|This is the imposing Federal Court room in which I was tried several years before this picture was taken. At the time shorter defense and prosecution tales were set parallel to the bench instead of this conigfuration.|
Note: Fourth in a series of memoir posts about my adventures with the Selective Service and Justice systems in the Vietnam War era.
The Dirksen Federal Building was just a few years old back in 1973. It had replaced a large and imposing pile of stone in the Beaux Art style of the Columbian Exposition that had been reduced to rubble. In a city that prided itself on architecture, the glass curtain sky scraper by superstar Mies van der Rohe was a source of civic pride.
As I approached it from a Subway staircase on Clark Street it loomed in the gray morning like a giant black shoebox stood on end. It rose from a bleak and then as yet unadorned plaza balancing on its central bank of elevators. A skirt of floor to ceiling clear glass encased the first floor exposing an expanse of marble floor and a stone wall with aluminum letters reading The Everett McKinley Dirksen United States Court Building.
In those days there was no visible security. Doors on all side were open and hoards poured through on the way to their destinations. A lone figure stood at a desk under the stone wall. His function was mainly to direct visitors to the correct elevator.
After receiving the correct instruction, I squeezed into a packed elevator was zoomed to a courtroom floor. I was supposed to meet my lawyer, the esteemed Jason Bellow, outside the courtroom a few minutes early for a last consultation. I was early. He was not.
I fidgeted in a charcoal gray pin striped three piece suite that I had acquired in high school and not worn since, a pair of highly polished western style side zippered boots that I had borrowed from my father and which did not fit well, and a recently acquired pearl gray Stetson, my new dress hat. I wanted to look respectable.
Moments before the court call a bailiff stepped out and announced that anyone with business should come in.
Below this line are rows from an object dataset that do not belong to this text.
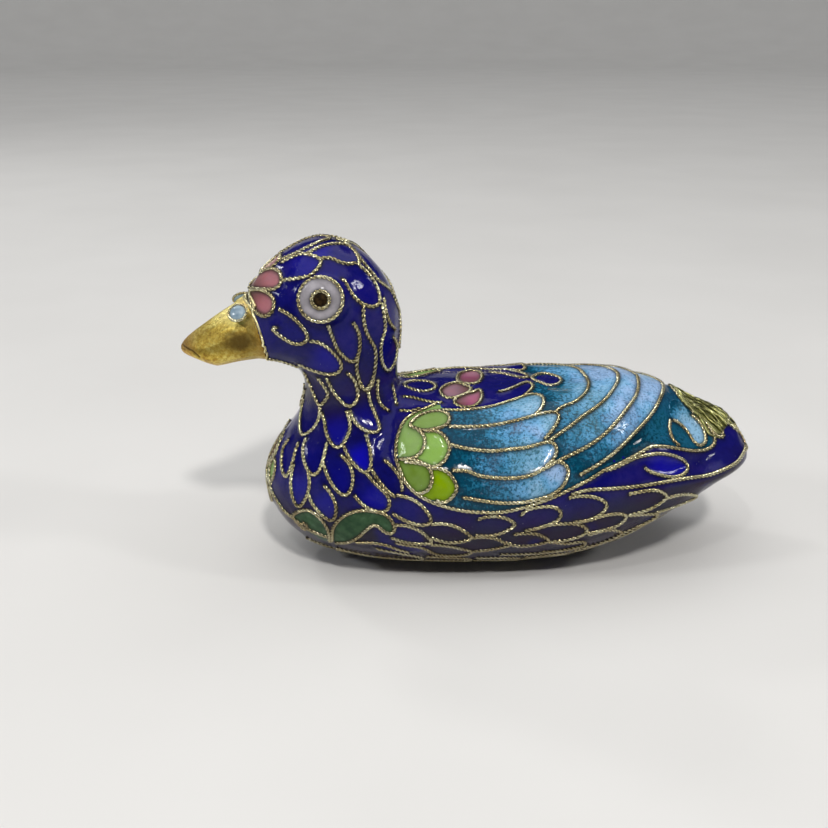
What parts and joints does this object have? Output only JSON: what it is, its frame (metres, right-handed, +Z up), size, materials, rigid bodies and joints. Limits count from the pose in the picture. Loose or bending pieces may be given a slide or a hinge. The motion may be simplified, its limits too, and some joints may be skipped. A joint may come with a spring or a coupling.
{
  "type": "cloisonne duck figurine",
  "caption": "Small enamelled copper duck ornament with raised gilt wires round its feathers and a gilt sheet-metal beak; sits by its own weight on a flattened belly.",
  "frame": {"origin": "middle of the length and width, on the surface that the duck sits on", "axes": "+X from the beak to the tail, +Z up, +Y to the duck's right; the duck is the same on both sides of the XZ plane"},
  "size_m": [0.0748, 0.0308, 0.0428],
  "materials": {
    "enamel": "glossy cobalt enamel on copper, with twisted gilt wires between the colours",
    "gilt": "gilt sheet metal, lightly dented and worn"
  },
  "bodies": {
    "root": {"duck_body": "enamel", "beak": "gilt"}
  },
  "joints": []
}
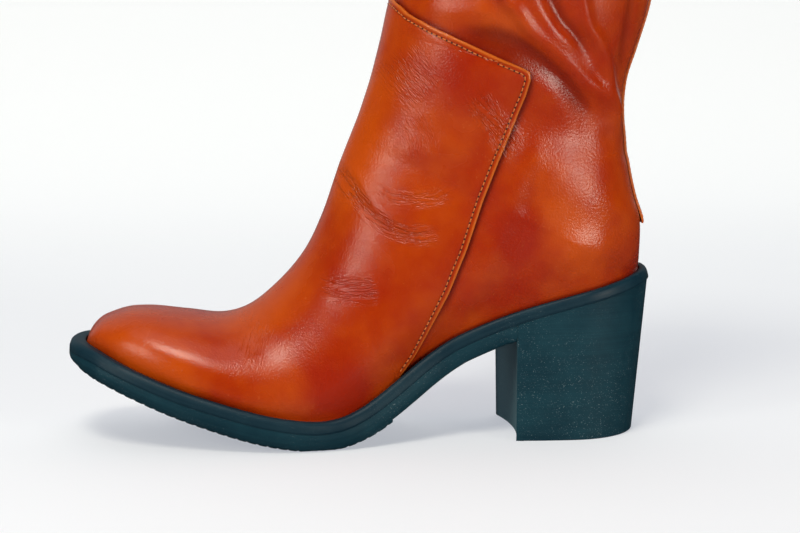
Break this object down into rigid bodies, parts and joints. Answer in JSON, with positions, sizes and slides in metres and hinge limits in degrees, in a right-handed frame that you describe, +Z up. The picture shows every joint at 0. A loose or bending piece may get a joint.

My lawyer was still not there.
The court room was dimly lit, much darker than I had expected. It had a large seating area totally vacant that day. In front of a rail were two tables. On the left sat two, count them two prosecutors, although only one of them would actually speak. Several piles of documents and legal pads littered the table and on one corner a thick file marked FBI laid conspicuously. A dark wood judge’s bench loomed impressively in front of a Justice Department seal on the wall. A witness box was on the right. Off to one side in the space between the bench and the counsels’ tables and a woman in a tight, short skirt sat as demurely as possible behind a stenography machine. Just like in the movies, only darker.
Moments before the bailiff was set to call the Court to order, Jason Bellow ambled in casually, a friendly smile on his face. Natty as when I had first seen him, he carried a slender black attaché case. After shaking my hand, he clicked it open and retrieved a single slender manila file. So slender, in fact, that it contained nothing but a copy of the indictment. He laid it on the table and leaned over to whisper in my ear, “Are you sure you don’t want to plead?”
Shocked, I could only shake my head before the court was called to order.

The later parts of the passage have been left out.